WHAT THE EXERCISE ASKS ▸
Everything in the listing should be restated word for word.
========
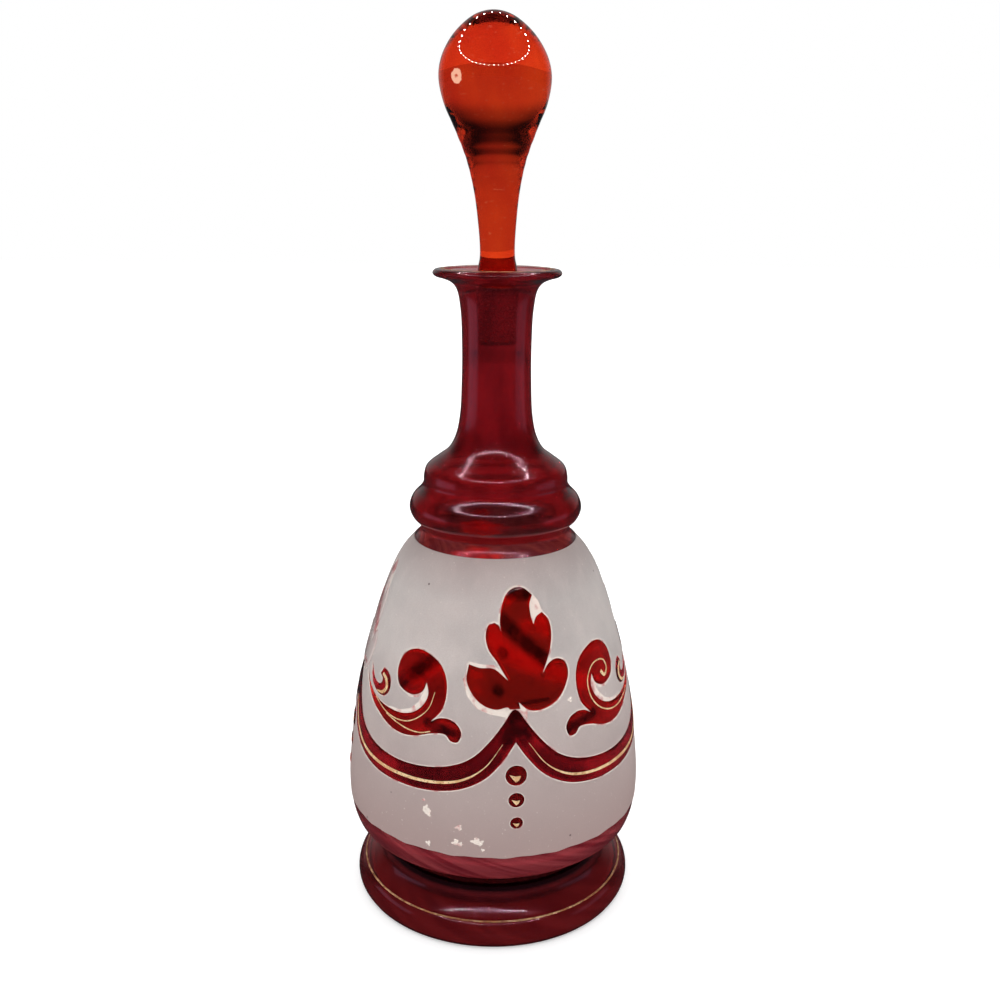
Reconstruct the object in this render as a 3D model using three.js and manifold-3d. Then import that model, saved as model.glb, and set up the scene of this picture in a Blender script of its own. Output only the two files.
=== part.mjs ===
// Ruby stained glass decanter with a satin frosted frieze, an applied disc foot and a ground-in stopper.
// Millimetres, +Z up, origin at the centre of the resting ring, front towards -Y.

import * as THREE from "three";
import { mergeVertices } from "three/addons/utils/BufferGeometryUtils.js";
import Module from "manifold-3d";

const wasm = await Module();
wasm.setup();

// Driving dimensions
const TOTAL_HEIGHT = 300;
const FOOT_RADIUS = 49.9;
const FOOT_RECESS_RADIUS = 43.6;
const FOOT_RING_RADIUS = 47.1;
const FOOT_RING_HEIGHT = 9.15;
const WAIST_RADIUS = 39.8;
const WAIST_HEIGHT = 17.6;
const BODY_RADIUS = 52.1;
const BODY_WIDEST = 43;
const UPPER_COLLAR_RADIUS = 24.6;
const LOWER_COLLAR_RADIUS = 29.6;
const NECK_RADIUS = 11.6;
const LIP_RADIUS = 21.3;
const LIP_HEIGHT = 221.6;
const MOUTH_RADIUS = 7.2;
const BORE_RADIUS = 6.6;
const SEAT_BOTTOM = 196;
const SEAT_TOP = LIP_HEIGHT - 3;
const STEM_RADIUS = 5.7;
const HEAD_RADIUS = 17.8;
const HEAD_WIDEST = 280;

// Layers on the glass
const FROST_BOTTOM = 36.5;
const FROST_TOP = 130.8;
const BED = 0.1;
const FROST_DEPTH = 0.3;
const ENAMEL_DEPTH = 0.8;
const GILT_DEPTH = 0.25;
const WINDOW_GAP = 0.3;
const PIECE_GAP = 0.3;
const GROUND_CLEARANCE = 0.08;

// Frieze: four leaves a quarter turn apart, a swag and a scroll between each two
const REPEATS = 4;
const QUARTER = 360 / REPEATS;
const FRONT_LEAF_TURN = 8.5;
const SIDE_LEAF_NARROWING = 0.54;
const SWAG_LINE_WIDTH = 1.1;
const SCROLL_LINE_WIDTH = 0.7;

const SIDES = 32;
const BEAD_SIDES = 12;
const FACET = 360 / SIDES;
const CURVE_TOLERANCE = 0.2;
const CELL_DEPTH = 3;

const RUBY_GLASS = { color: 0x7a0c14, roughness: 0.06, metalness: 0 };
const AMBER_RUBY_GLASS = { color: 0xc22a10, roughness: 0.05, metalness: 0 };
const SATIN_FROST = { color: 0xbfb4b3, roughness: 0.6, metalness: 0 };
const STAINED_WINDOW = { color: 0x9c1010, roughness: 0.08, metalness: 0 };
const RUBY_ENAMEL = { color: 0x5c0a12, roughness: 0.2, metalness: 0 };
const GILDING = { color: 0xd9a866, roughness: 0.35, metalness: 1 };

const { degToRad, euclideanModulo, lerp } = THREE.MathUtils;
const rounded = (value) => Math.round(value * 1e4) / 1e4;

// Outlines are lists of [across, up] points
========
ANSWER IN FULL ▸
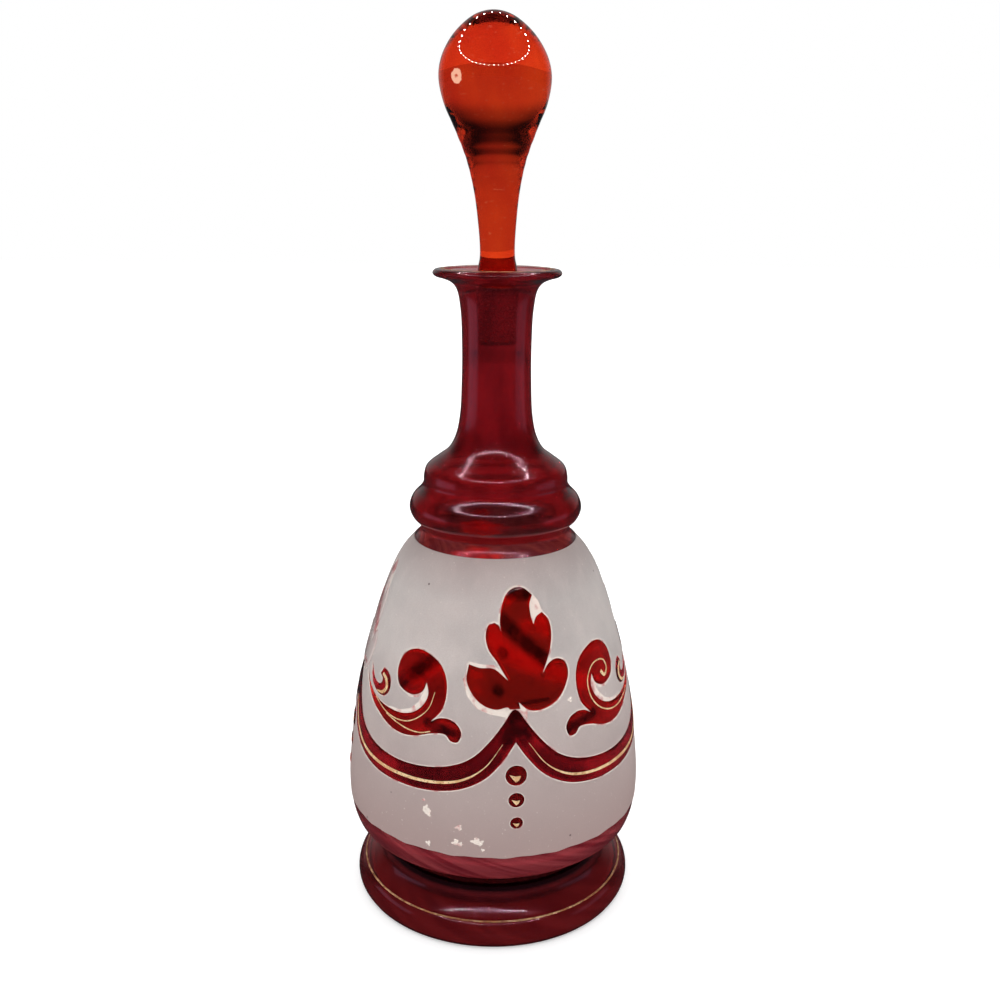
Reconstruct the object in this render as a 3D model using three.js and manifold-3d. Then import that model, saved as model.glb, and set up the scene of this picture in a Blender script of its own. Output only the two files.
=== part.mjs ===
// Ruby stained glass decanter with a satin frosted frieze, an applied disc foot and a ground-in stopper.
// Millimetres, +Z up, origin at the centre of the resting ring, front towards -Y.

import * as THREE from "three";
import { mergeVertices } from "three/addons/utils/BufferGeometryUtils.js";
import Module from "manifold-3d";

const wasm = await Module();
wasm.setup();

// Driving dimensions
const TOTAL_HEIGHT = 300;
const FOOT_RADIUS = 49.9;
const FOOT_RECESS_RADIUS = 43.6;
const FOOT_RING_RADIUS = 47.1;
const FOOT_RING_HEIGHT = 9.15;
const WAIST_RADIUS = 39.8;
const WAIST_HEIGHT = 17.6;
const BODY_RADIUS = 52.1;
const BODY_WIDEST = 43;
const UPPER_COLLAR_RADIUS = 24.6;
const LOWER_COLLAR_RADIUS = 29.6;
const NECK_RADIUS = 11.6;
const LIP_RADIUS = 21.3;
const LIP_HEIGHT = 221.6;
const MOUTH_RADIUS = 7.2;
const BORE_RADIUS = 6.6;
const SEAT_BOTTOM = 196;
const SEAT_TOP = LIP_HEIGHT - 3;
const STEM_RADIUS = 5.7;
const HEAD_RADIUS = 17.8;
const HEAD_WIDEST = 280;

// Layers on the glass
const FROST_BOTTOM = 36.5;
const FROST_TOP = 130.8;
const BED = 0.1;
const FROST_DEPTH = 0.3;
const ENAMEL_DEPTH = 0.8;
const GILT_DEPTH = 0.25;
const WINDOW_GAP = 0.3;
const PIECE_GAP = 0.3;
const GROUND_CLEARANCE = 0.08;

// Frieze: four leaves a quarter turn apart, a swag and a scroll between each two
const REPEATS = 4;
const QUARTER = 360 / REPEATS;
const FRONT_LEAF_TURN = 8.5;
const SIDE_LEAF_NARROWING = 0.54;
const SWAG_LINE_WIDTH = 1.1;
const SCROLL_LINE_WIDTH = 0.7;

const SIDES = 32;
const BEAD_SIDES = 12;
const FACET = 360 / SIDES;
const CURVE_TOLERANCE = 0.2;
const CELL_DEPTH = 3;

const RUBY_GLASS = { color: 0x7a0c14, roughness: 0.06, metalness: 0 };
const AMBER_RUBY_GLASS = { color: 0xc22a10, roughness: 0.05, metalness: 0 };
const SATIN_FROST = { color: 0xbfb4b3, roughness: 0.6, metalness: 0 };
const STAINED_WINDOW = { color: 0x9c1010, roughness: 0.08, metalness: 0 };
const RUBY_ENAMEL = { color: 0x5c0a12, roughness: 0.2, metalness: 0 };
const GILDING = { color: 0xd9a866, roughness: 0.35, metalness: 1 };

const { degToRad, euclideanModulo, lerp } = THREE.MathUtils;
const rounded = (value) => Math.round(value * 1e4) / 1e4;

// Outlines are lists of [across, up] points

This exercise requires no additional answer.